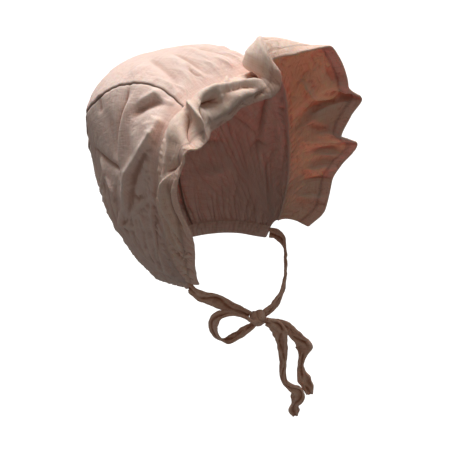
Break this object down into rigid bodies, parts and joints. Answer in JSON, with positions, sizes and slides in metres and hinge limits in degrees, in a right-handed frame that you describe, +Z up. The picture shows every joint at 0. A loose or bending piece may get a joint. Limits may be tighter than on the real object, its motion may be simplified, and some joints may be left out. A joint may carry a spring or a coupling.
{
  "type": "sun bonnet",
  "caption": "Child's soft linen sun bonnet with a panelled crown, a wide gathered brim, a neck casing and ties knotted with a loop under the chin.",
  "frame": {"origin": "inner top of the crown, where the head bears, on the bonnet's middle plane", "axes": "+Z up, the face opening looks to -Y, the wearer's right is -X"},
  "size_m": [0.2045, 0.1905, 0.285],
  "materials": {
    "crown_linen": "washed plain-weave linen, matt",
    "brim_linen": "washed plain-weave linen, matt",
    "casing_linen": "gathered linen casing, matt",
    "tie_linen": "folded linen tape, matt"
  },
  "bodies": {
    "root": {"crown_panel": "crown_linen", "side_panel_right": "crown_linen", "side_panel_left": "crown_linen", "brim": "brim_linen", "neck_band": "casing_linen", "tie_right": "tie_linen", "tie_left": "tie_linen", "bow_loop": "tie_linen", "tie_end_front": "tie_linen", "tie_end_back": "tie_linen", "bow_knot": "tie_linen"}
  },
  "joints": []
}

- _EXERCISE REQUIREMENTS_:
Extract each line from the listing above, please, and repeat it exactly.

- _SOLUTION TO THIS EXERCISE_:
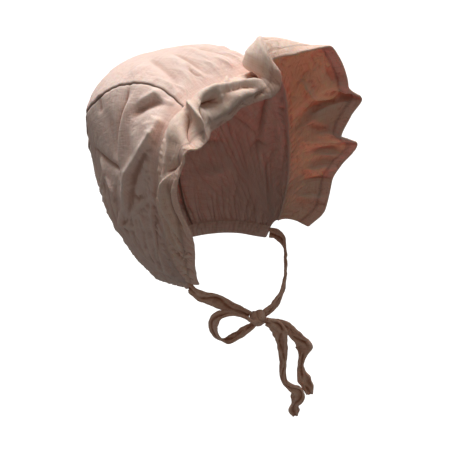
Break this object down into rigid bodies, parts and joints. Answer in JSON, with positions, sizes and slides in metres and hinge limits in degrees, in a right-handed frame that you describe, +Z up. The picture shows every joint at 0. A loose or bending piece may get a joint. Limits may be tighter than on the real object, its motion may be simplified, and some joints may be left out. A joint may carry a spring or a coupling.
{
  "type": "sun bonnet",
  "caption": "Child's soft linen sun bonnet with a panelled crown, a wide gathered brim, a neck casing and ties knotted with a loop under the chin.",
  "frame": {"origin": "inner top of the crown, where the head bears, on the bonnet's middle plane", "axes": "+Z up, the face opening looks to -Y, the wearer's right is -X"},
  "size_m": [0.2045, 0.1905, 0.285],
  "materials": {
    "crown_linen": "washed plain-weave linen, matt",
    "brim_linen": "washed plain-weave linen, matt",
    "casing_linen": "gathered linen casing, matt",
    "tie_linen": "folded linen tape, matt"
  },
  "bodies": {
    "root": {"crown_panel": "crown_linen", "side_panel_right": "crown_linen", "side_panel_left": "crown_linen", "brim": "brim_linen", "neck_band": "casing_linen", "tie_right": "tie_linen", "tie_left": "tie_linen", "bow_loop": "tie_linen", "tie_end_front": "tie_linen", "tie_end_back": "tie_linen", "bow_knot": "tie_linen"}
  },
  "joints": []
}